More than 700 displaced Muslims who once lived in Teslic before the village was "ethnically cleansed" spent the better part of the day exercising their right to vote in the place they still consider home but that has been almost entirely Serbian for four years.

The refugee voters were loaded onto crowded buses, made to wait up to five hours at military checkpoints and herded to specially designated polling places far removed from the city center. Once there, they had mostly Serbian candidates to choose from--Teslic is in the Serbian half of the country--but that didn't seem to matter to some.

"I don't care if I have to vote for a bear for president so long as it helps me get my house back," one woman said.


But the view from the dilapidated youth center that housed two of the polling stations was of cornfields and a burned-out automobile, not the houses and flower gardens almost everyone craved to see. Kurtovic, a bricklayer who now lives in a Muslim village a few miles down the road, said he gets a better glimpse of his old home from a hilltop there.

"It is not right that we have to vote here," Kurtovic said, his white sneakers sinking in the roadside mud after a brief afternoon rainstorm. "We should be able to vote closer to our homes."

Last year's Dayton, Ohio, peace accord gave Kurtovic and the others the freedom to vote anywhere in Teslic, but as a practical matter that was impossible. Not only were Bosnian Serb police patrolling a two-mile route into town, but U.N. police, international election officials and North Atlantic Treaty Organization-led troops supported the decision to segregate balloting.

No one, it seems, had much faith in the civic-mindedness of either side.

When a dozen young Muslim men at a nearby checkpoint took to the road on foot after waiting more than two hours for a bus to take them to their polling station, they were hastily rounded up by NATO-led troops and U.N. police who feared they might provoke a clash with local Serbs.

"Come back!" a U.N. police officer commanded.

"It is our only way to go home!" replied Elmir Huseinbasic, a 21-year-old student from Zenica who led the failed excursion.

For those Serbs and Muslims who did manage a face-to-face meeting, the encounters were as disenchanting as they were enlightening. In an early morning reunion at the youth center polling station, two former neighbors shook hands warmly, but after a reporter began asking questions, they parted barely on speaking terms.
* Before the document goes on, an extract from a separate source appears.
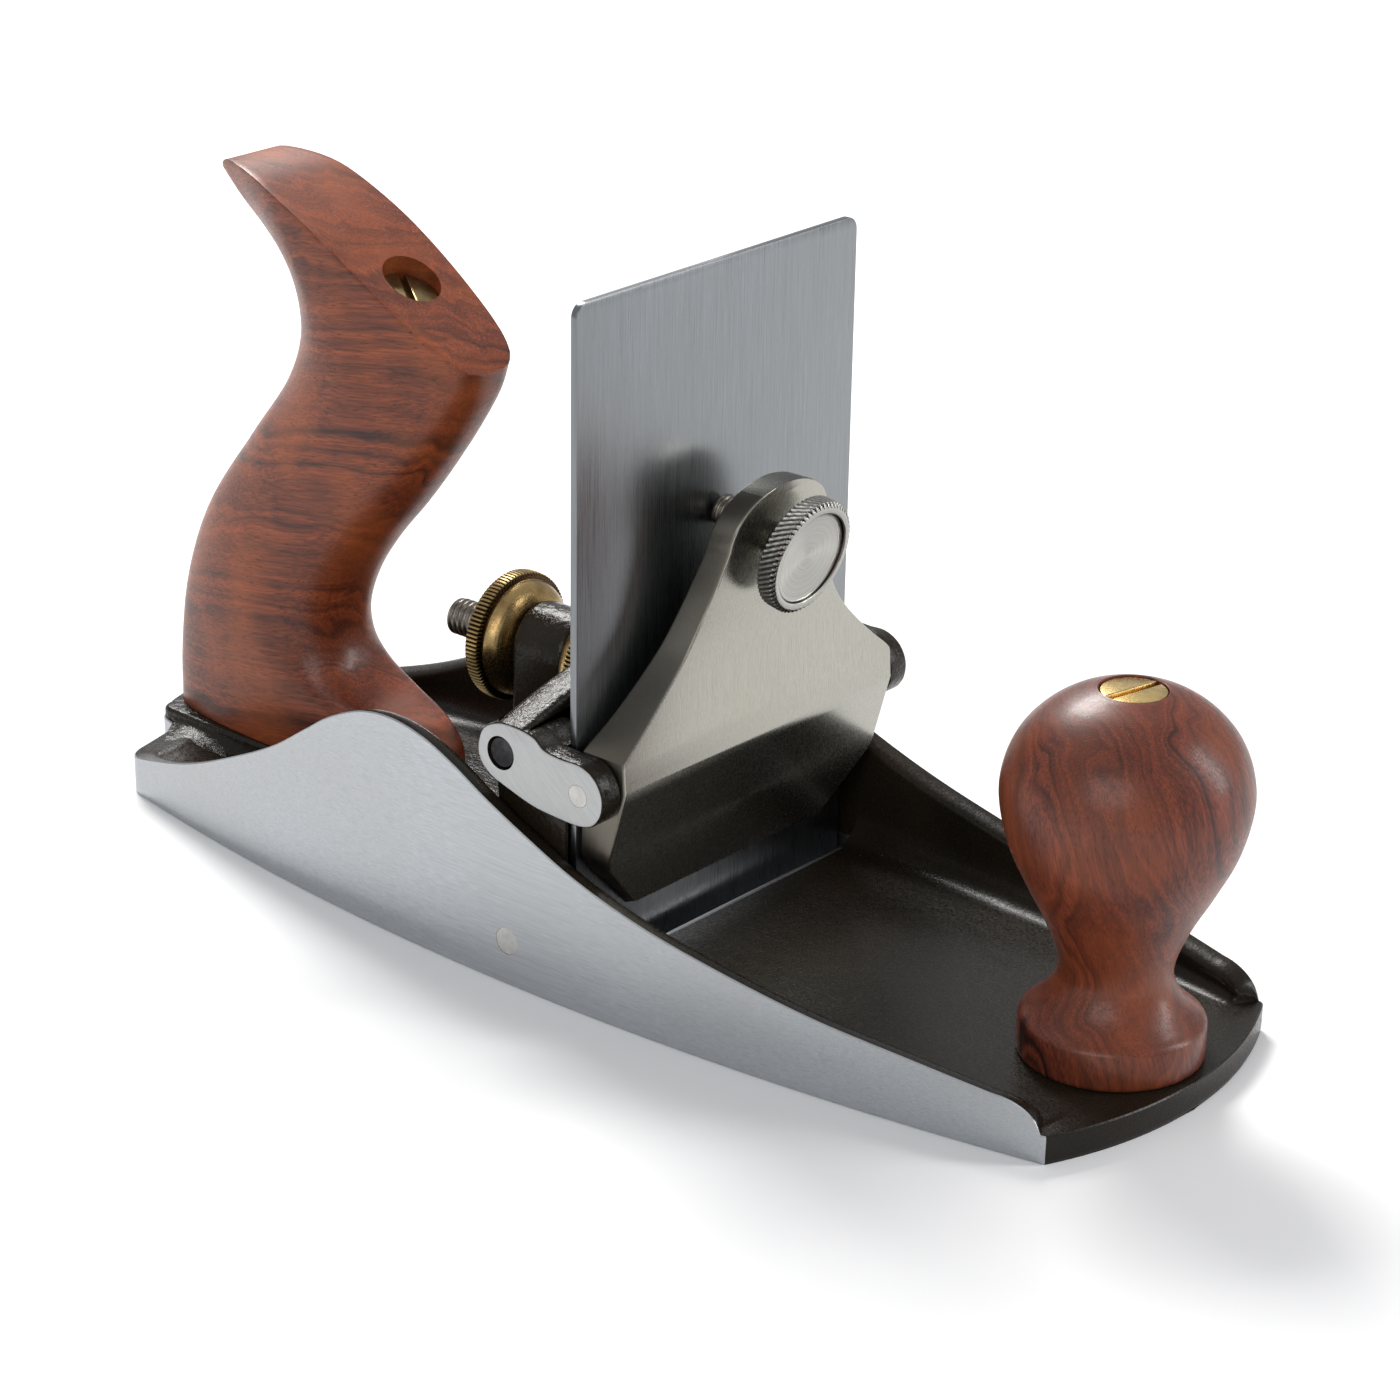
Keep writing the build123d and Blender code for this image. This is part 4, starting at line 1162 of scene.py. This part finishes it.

Nenad Ivanic, a Bosnian Serb bricklayer who lost his left leg in the war, greeted his onetime neighbor, Adem Lugonjic, a Muslim, with an invitation to join him for coffee.

"You can come any time," Ivanic announced genuinely, pointing toward his rebuilt house on a rolling hilltop. "You can be my guest."

"I would like that," said Lugonjic, a carpenter with a friendly smile stretching beneath deep, worried eyes. His old house is just over the hilltop, he explained, but he had not seen it since fleeing Teslic at the start of the war.

Would Ivanic object if his friend moved back to the neighborhood?

"What should I say? Him as a neighbor?" Ivanic struggled with his words. "I would like him to come to my house every day and visit."